EXERCISE
Take the records below from their first line to the line with "STAND_TOP = [(0, 26.5), (90, 24.5), (125, 23.5), (180, 23)]", and restate those lines word for word.

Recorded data
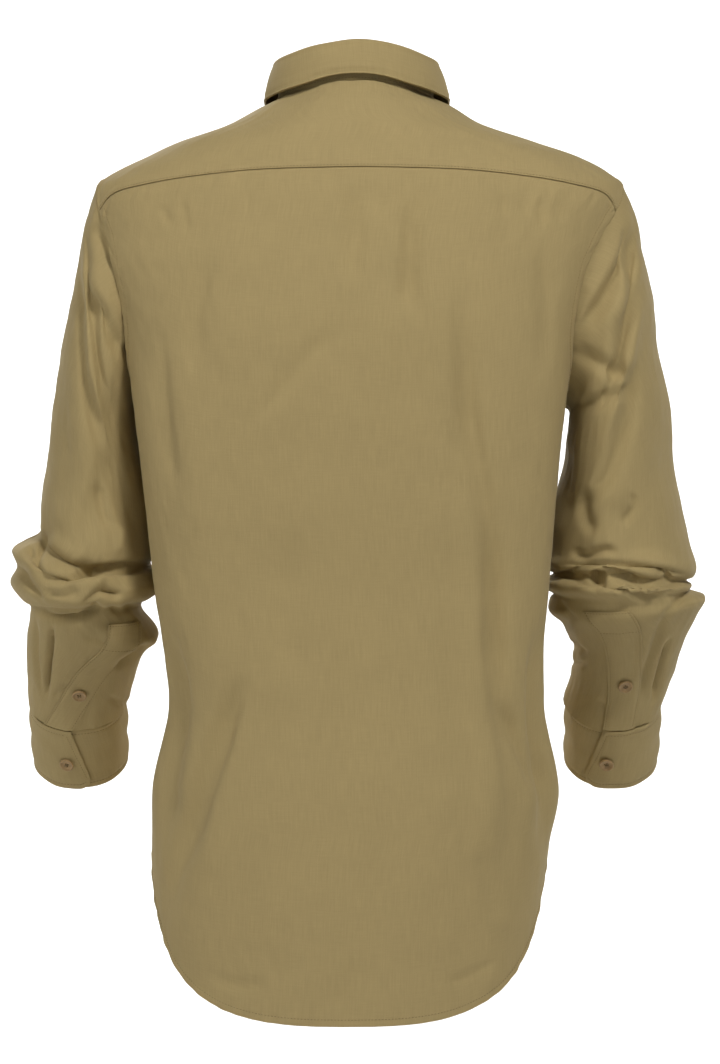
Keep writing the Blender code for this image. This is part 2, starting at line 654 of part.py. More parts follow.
def make_cuff(side, name, material):
    share, columns = np.linspace(0, 1, 5)[:, None], np.linspace(0, 1, 37)[None, :]
    down, turn = cuff_places(side, share, columns)
    return wall(name, cuff(side, down, turn), cuff(side, down, turn, lift=-2.0), material)


STAND_TOP = [(0, 26.5), (90, 24.5), (125, 23.5), (180, 23)]  # height by the turn round the neck


def stand(turn, up, spread=0.0):
    """Points of the collar stand. Turn is the angle round the neck, up its share of the height."""
    turn, up = np.broadcast_arrays(np.asarray(turn, float), np.asarray(up, float))
    base = torso(*neckline(turn))
    height = along([a for a, _ in STAND_TOP], [h for _, h in STAND_TOP], np.abs(turn))
    radians = np.radians(turn)
    out = np.stack([np.sin(radians), np.cos(radians) * 1.05, np.zeros_like(turn)], axis=-1)
    reach = stand_lap(turn) - 1.2 * up + spread
    rise = np.stack([np.zeros_like(up), np.zeros_like(up), 0.45 + height * up], axis=-1)
    return base + out * reach[..., None] + rise


def stand_lap(turn):
    """How far out the stand lies: its right end passes under its left end at the front."""
    return 1.15 * np.clip((turn + 110) / 220 * 2 - 1, -1, 1) - 1.15


def make_stand(material):
    turn, up = STAND_TURNS[None, :], np.linspace(0, 1, 3)[:, None]
    return wall("collar_stand", stand(turn, up), stand(turn, up, spread=-BAND), material)


# The fold's section, measured out from the stand's top edge and up from it, on the face that shows
FOLD = [(-1.8, 0.4), (-1.75, 2.2), (-0.6, 4.3), (1.4, 5.0), (3.3, 3.9), (4.0, 1.6)]
# The lower edge in plan, by its share of the way round to the collar point: (share, across, back, lift)
COLLAR_EDGE = [
    (0.0, 0, 76, 13.0),
    (0.25, 54, 58, 8.0),
    (0.46, 75.2, 6, 3.4),
    (0.62, 75, -28, 3.4),
    (0.78, 68, -55, 3.6),
    (0.90, 56, -73, 3.5),
    (1.0, 43, -83, 3.4),
]


def on_stand_top(turn):
    """Points of the stand's top edge as it is cut into straight strips."""
    points = stand(STAND_TURNS, 1.0)
    return np.stack([np.interp(turn, STAND_TURNS, points[:, i]) for i in range(3)], axis=-1)


def make_collar(material):
    """The collar's fall: up from the stand's top edge, over, and down onto the shirt."""
    turn = both_ways(np.concatenate([YOKE_NECK_TURNS, FRONT_NECK_TURNS[1:-2], [176.0]]))
    share = turn / 176
    root = on_stand_top(turn)
    radians = np.radians(turn)
    out = np.stack([np.sin(radians), np.cos(radians), np.zeros_like(turn)], axis=-1)
    rows = [root + out * across + np.array([0, 0, up]) for across, up in FOLD]
    stations = [row[0] for row in COLLAR_EDGE]
    x, y, lift = (along(stations, [row[i] for row in COLLAR_EDGE], np.abs(share)) for i in (1, 2, 3))
    x = x * np.sign(share)
    edge = np.stack([x, y, height_over(x, y) + lift], axis=-1)
    last = rows[-1]
    for t in np.linspace(0, 1, 6)[1:]:
        bulge = 4 * t * (1 - t) * 1.2
        rows.append(last + (edge - last) * t + out * bulge)
    outer = np.stack(rows)
    found = grid_normals(outer)
    return wall("collar", outer, outer - found * BAND, material)


def grid_normals(grid):
    """Unit normals of an open grid whose rows run round the neck and whose columns run over the fold and down."""
    around, down = np.gradient(grid, axis=1), np.gradient(grid, axis=0)
    found = np.cross(down, around)
    return found / np.linalg.norm(found, axis=-1, keepdims=True)


BUTTON_PROFILE = [(0.72, 0.0), (1.0, 0.4), (0.97, 0.9), (0.78, 1.0), (0.66, 0.72)]  # radius and height, as shares


def make_button(name, centre, out, material):
    """A turned button with a raised rim, its back on the point centre and its face along out."""
    sides = 10
    out = np.asarray(out, float) / np.linalg.norm(out)
    first = np.cross(out, (0.0, 0.0, 1.0))
    first /= np.linalg.norm(first)
    second = np.cross(out, first)
    turn = 2 * np.pi * np.arange(sides) / sides
    spokes = np.cos(turn)[:, None] * first + np.sin(turn)[:, None] * second
    mesh = bmesh.new()
    rings = []
    for share, height in BUTTON_PROFILE:
        points = np.asarray(centre) + out * height * BUTTON_THICKNESS + spokes * share * BUTTON_RADIUS
        rings.append([mesh.verts.new(point * MM) for point in points])
    for lower, upper in zip(rings, rings[1:]):
        for i in range(sides):
            j = (i + 1) % sides
            mesh.faces.new((lower[i], lower[j], upper[j], upper[i]))
    mesh.faces.new(rings[0][::-1])
    mesh.faces.new(rings[-1])
    bmesh.ops.recalc_face_normals(mesh, faces=mesh.faces)
    return finish(name, mesh, material)


def clear_scene():
    for old in list(bpy.data.objects):
        bpy.data.objects.remove(old)


FRONT_BUTTONS = [-120, -212, -304, -396, -488, -580]


def make_front_buttons(material):
    for count, height in enumerate(FRONT_BUTTONS):
        place = pair([180.0], [float(height)])
        out = torso_normals(place)[0]
        point = torso(place[:, 0], place[:, 1])[0] + out * (LAY_GAP + CLOTH + 0.4)
        make_button(f"front_button_{count + 1}", point, out, material)
    up = stand(np.array([180.0]), np.array([0.5]))[0] + np.array([0.0, -0.45, 0.0])
    make_button("stand_button", up, (0.0, -1.0, 0.0), material)


def make_cuff_buttons(side, name, material):
    turn = OVERLAPS[side].cuff_top - 6
    middle, axis_point = (cuff(side, 0.56 * CUFF_HEIGHT, turn, lift) for lift in (0.0, -10.0))
    out = (middle - axis_point) / np.linalg.norm(middle - axis_point)
    make_button(f"{name}_cuff_button", middle + out * 0.45, out, material)
    last = len(LEFT_SLEEVE if side > 0 else RIGHT_SLEEVE) - 1
    at = np.array([last - 1.35])
    turn = placket_turn(side, at, 0.5)
    out = sleeve_normals(side, at, turn)[0]
    point = sleeve(side, at, turn)[0] + out * (CLOTH + 0.95 + 0.4)
    make_button(f"{name}_placket_button", point, out, material)


def main():
    clear_scene()
    khaki = make_material("khaki_cotton", KHAKI, 0.85)
    tan = make_material("button_resin", BUTTON_TAN, 0.4)
    make_back(khaki)
    make_yoke(khaki)
    make_front(1, "front_left", khaki)
    make_front(-1, "front_right", khaki)
    make_placket(khaki)
    make_stand(khaki)
    make_collar(khaki)
    make_front_buttons(tan)
    for side, name in ((1, "left"), (-1, "right")):
        make_sleeve(side, f"{name}_sleeve", khaki)
        make_sleeve_placket(side, f"{name}_sleeve_placket", khaki)
        make_cuff(side, f"{name}_cuff", khaki)
        make_cuff_buttons(side, name, tan)


main()
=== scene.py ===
"""A khaki shirt seen from behind, filled out as when it is worn.

The first part holds the same tables and forms as the solid model. The second part gives them their fine form:
creases, hems, seams, stitches and buttons. The last part sets up light, floor and camera.
Tables hold millimetres; what reaches the scene is in metres.
"""

from collections import namedtuple

import bpy
import numpy as np
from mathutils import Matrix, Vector


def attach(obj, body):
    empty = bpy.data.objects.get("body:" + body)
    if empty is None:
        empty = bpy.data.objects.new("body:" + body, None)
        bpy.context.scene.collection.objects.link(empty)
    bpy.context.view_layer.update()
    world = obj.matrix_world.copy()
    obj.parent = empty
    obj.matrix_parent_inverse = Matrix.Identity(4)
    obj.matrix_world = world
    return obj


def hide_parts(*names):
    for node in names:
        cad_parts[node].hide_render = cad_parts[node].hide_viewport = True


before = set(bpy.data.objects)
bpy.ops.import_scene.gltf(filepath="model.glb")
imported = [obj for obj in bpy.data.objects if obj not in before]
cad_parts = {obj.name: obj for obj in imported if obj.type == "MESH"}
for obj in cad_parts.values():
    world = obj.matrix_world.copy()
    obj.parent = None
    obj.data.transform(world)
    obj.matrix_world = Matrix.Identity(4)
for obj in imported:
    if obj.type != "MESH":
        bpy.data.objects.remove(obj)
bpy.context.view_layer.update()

MM = 0.001

# Driving sizes, in millimetres
CLOTH = 1.2  # wall of a single layer
BAND = 1.8  # wall of the collar and cuffs, which are doubled and stiffened
LAY_GAP = 0.4  # under a piece that lies on another
NECK_HALF_WIDTH = 66.0
NECK_BACK = 61.0
NECK_FRONT = -62.0
ARMHOLE_TOP = -73.0
ARMHOLE_BOTTOM = -262.0
ARMHOLE_HALF_DEPTH = 72.0
ARMHOLE_MIDDLE = -5.0  # how far back the armhole's axis lies
YOKE_BACK_ANGLE = 49.0  # where the back yoke seam meets the armhole, from its top
YOKE_FRONT_ANGLE = -34.0
YOKE_NECK_ANGLE = 125.0  # where the front yoke seam meets the neck, from its back
SIDE_SEAM_HEIGHT = -608.0  # the side seam's lower end
BACK_TAIL = -762.0
FRONT_TAIL = -735.0
FRONT_OVERLAP = 17.0  # each front past the centre line
BUTTON_RADIUS = 6.2
BUTTON_THICKNESS = 2.6
CUFF_HEIGHT = 64.0
CUFF_LEAN = 36.0  # degrees that the forearm leans forward at the cuff
SLEEVE_PLACKET_WIDTH = 27.0
SLEEVE_PLACKET_ROWS = 3.6  # of the sleeve's table, up from the cuff


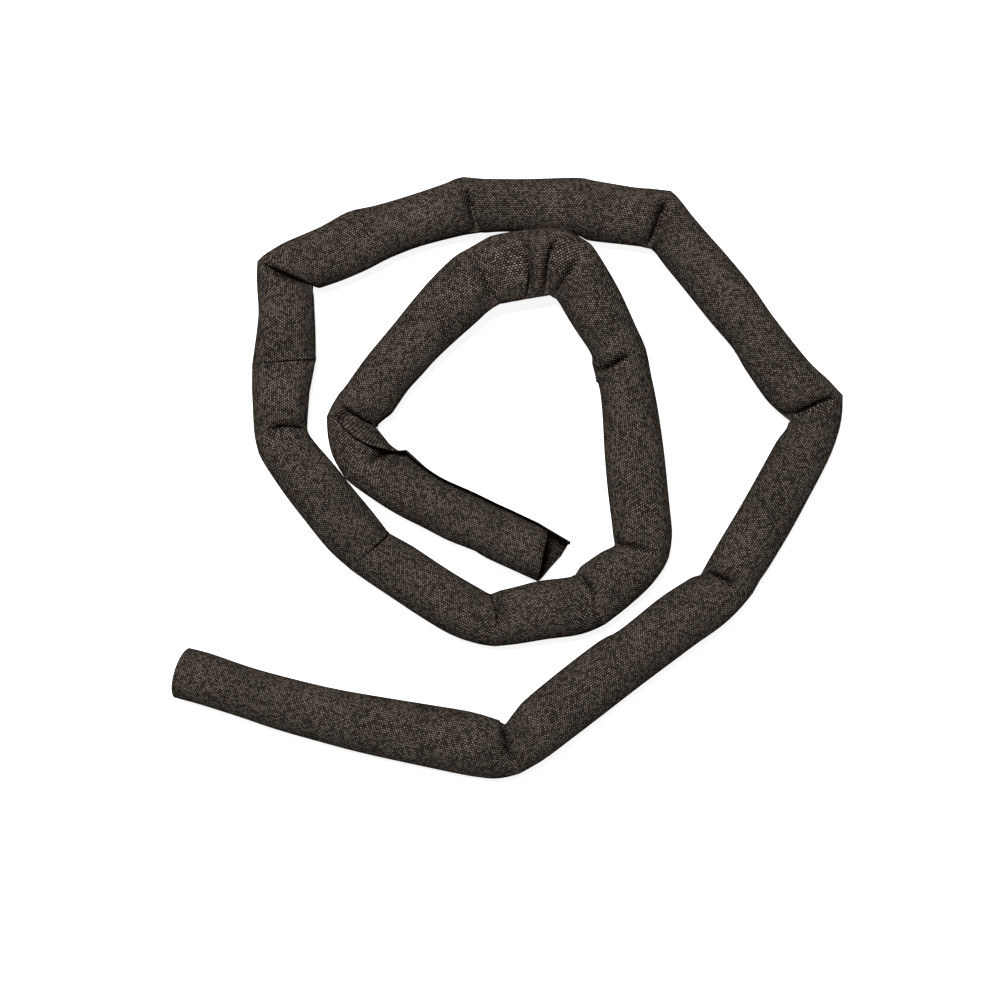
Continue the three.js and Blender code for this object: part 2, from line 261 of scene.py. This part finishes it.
# The camera looks straight down: its height, how wide a part it sees at which level,
# and the place that it looks at.
camera_height = 700
photo_width = 346
view_level = 10
photo_centre = (-2.6, -8.0)
sensor_width = 36


def value_at(rows, place):
    """Straight-line reading of a list of (place, value) rows."""
    if place <= rows[0][0]:
        return rows[0][1]
    for (place_a, value_a), (place_b, value_b) in zip(rows, rows[1:]):
        if place <= place_b:
            return value_a + (value_b - value_a) * (place - place_a) / (place_b - place_a)
    return rows[-1][1]


def clamp(value, low=0.0, high=1.0):
    """The value, kept between two others."""
    return min(max(value, low), high)


def smooth(share):
    """From 0 to 1 with soft ends."""
    share = clamp(share)
    return share * share * (3 - 2 * share)


def lay_ribs():
    """All ribs in order, with the distance along the sleeve and the run of each."""
    ribs = []
    for number, run in enumerate(runs):
        for x, y, direction, spread in run["ribs"]:
            middle = Vector((x, y)) - coil_middle
            along = ribs[-1]["along"] + (middle - ribs[-1]["middle"]).length if ribs else 0
            ribs.append({
                "middle": middle,
                "direction": direction,
                "spread": spread,
                "along": along,
                "run": number,
            })
    return ribs


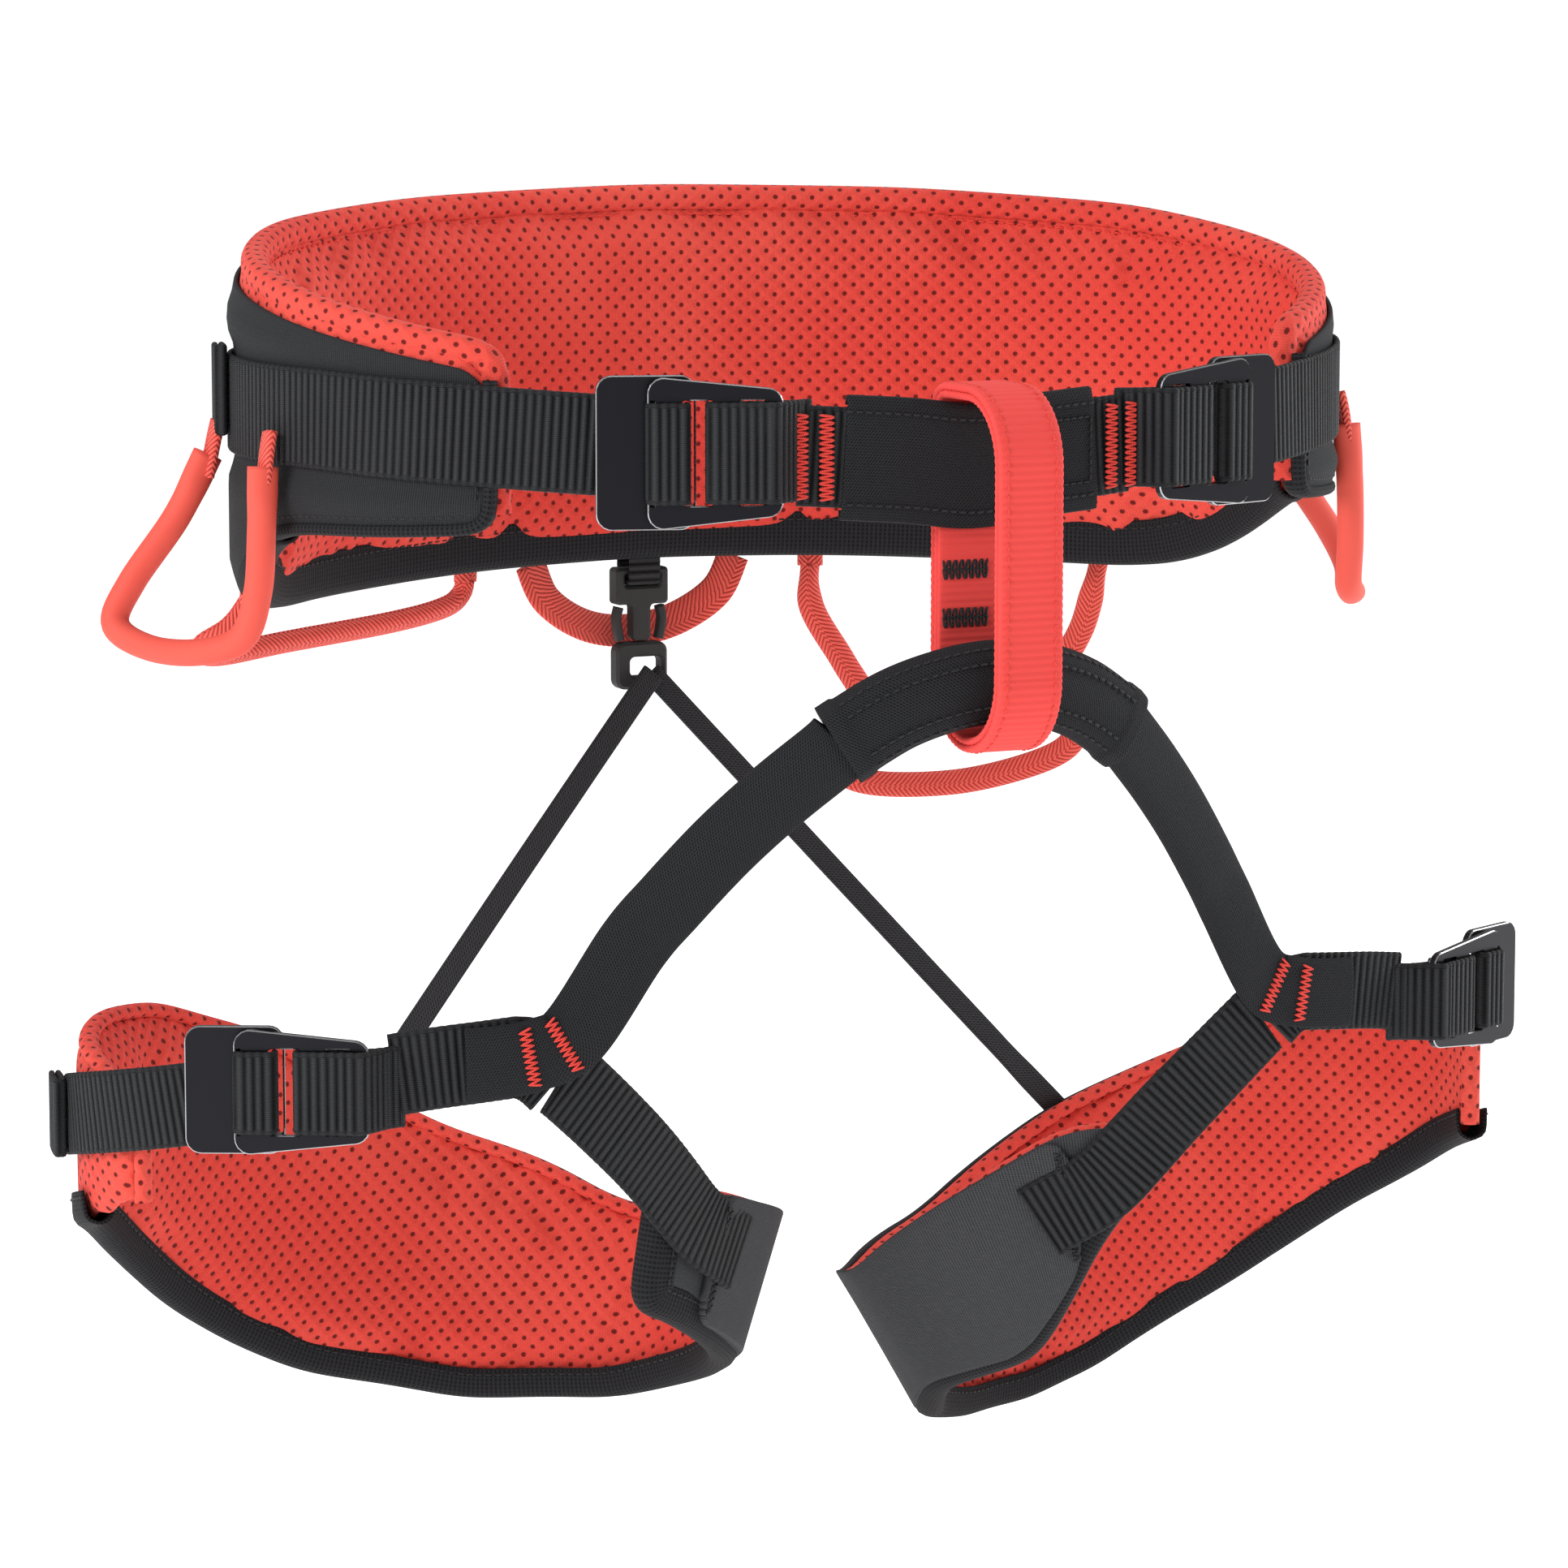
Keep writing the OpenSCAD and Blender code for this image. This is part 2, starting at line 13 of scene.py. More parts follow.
import bmesh
import bpy
import numpy as np
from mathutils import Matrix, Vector

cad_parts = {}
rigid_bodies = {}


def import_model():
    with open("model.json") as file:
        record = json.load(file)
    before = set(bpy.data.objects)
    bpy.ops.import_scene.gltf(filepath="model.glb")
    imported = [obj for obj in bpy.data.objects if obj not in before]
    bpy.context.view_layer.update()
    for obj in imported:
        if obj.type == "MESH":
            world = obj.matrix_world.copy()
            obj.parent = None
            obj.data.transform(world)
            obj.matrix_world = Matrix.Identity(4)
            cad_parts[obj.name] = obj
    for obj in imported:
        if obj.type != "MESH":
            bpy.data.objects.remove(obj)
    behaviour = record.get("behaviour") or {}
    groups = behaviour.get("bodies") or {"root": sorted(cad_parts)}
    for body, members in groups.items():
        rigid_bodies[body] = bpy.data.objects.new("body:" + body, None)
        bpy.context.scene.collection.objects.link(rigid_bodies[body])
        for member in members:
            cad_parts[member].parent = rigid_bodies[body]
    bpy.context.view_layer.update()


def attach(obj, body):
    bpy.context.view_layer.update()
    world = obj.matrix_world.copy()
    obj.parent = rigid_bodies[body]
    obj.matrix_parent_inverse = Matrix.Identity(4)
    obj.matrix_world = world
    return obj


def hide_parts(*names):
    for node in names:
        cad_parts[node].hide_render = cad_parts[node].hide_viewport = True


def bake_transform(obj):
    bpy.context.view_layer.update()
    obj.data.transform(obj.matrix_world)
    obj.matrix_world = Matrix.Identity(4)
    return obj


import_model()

LOG = logging.getLogger("harness")
MM = 0.001
Array = np.ndarray
Colour = tuple[float, float, float]
ACROSS = np.array([1.0, 0, 0])
FORWARD = np.array([0, -1.0, 0])
UP = np.array([0, 0, 1.0])
WEB_T = 1.8
WEB_FOLDED_T = 1.7
WEB_STEP = 0.65
WEB_RIB = 0.42
WELD = 0.00002


# ---------------------------------------------------------------------------------------------- shapes


class Side(Enum):
    """Which side of the harness a piece is on."""

    RIGHT = 1
    LEFT = -1

    @property
    def word(self) -> str:
        """The side's name as the CAD nodes spell it."""
        return self.name.lower()


@dataclass
class Patch:
    """A closed or open surface: points (n, 3), quads (k, 4) and a UV per quad corner (k, 4, 2), in mm."""

    points: Array
    quads: Array
    uv: Array

    def mirrored(self, side: Side) -> "Patch":
        """The patch itself, or its mirror image in X for the left side."""
        if side is Side.RIGHT:
            return self
        return Patch(self.points * [-1.0, 1.0, 1.0], self.quads[:, ::-1], self.uv[:, ::-1])

    def outwards(self) -> "Patch":
        """The patch with its faces pointing out, which the sign of the volume they enclose tells."""
        centred = self.points - self.points.mean(0)
        a, b, c, d = (centred[self.quads[:, i]] for i in range(4))
        volume = np.einsum("ij,ij->", a, np.cross(b, c)) + np.einsum("ij,ij->", a, np.cross(c, d))
        return self if volume > 0 else Patch(self.points, self.quads[:, ::-1], self.uv[:, ::-1])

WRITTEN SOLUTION
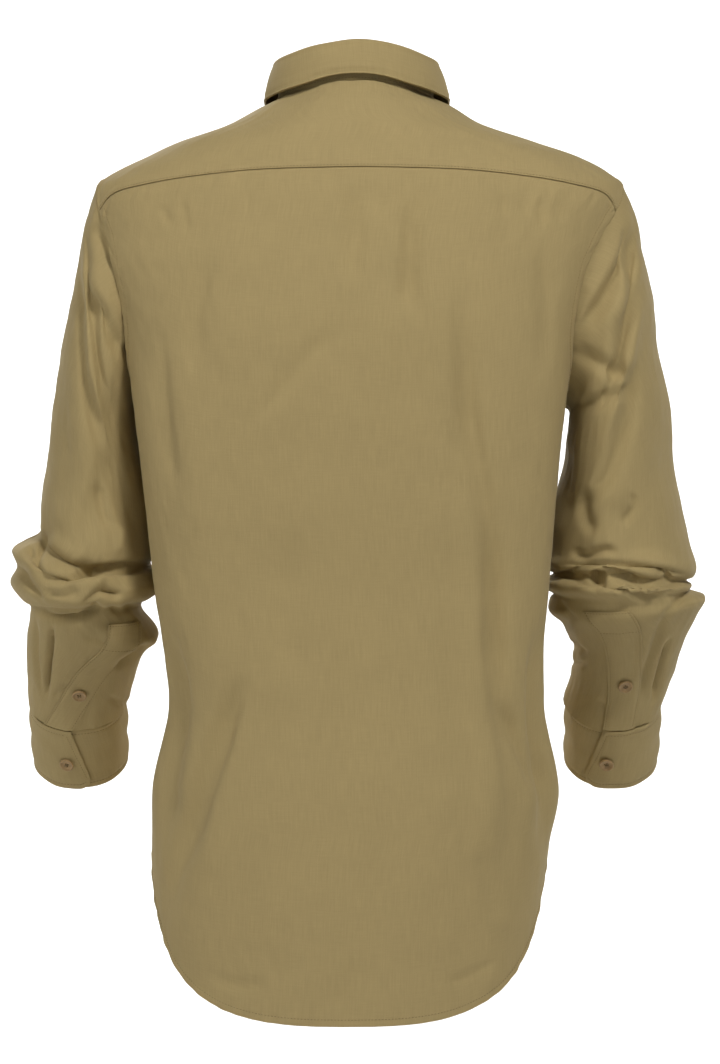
Keep writing the Blender code for this image. This is part 2, starting at line 654 of part.py. More parts follow.
def make_cuff(side, name, material):
    share, columns = np.linspace(0, 1, 5)[:, None], np.linspace(0, 1, 37)[None, :]
    down, turn = cuff_places(side, share, columns)
    return wall(name, cuff(side, down, turn), cuff(side, down, turn, lift=-2.0), material)


STAND_TOP = [(0, 26.5), (90, 24.5), (125, 23.5), (180, 23)]  # height by the turn round the neck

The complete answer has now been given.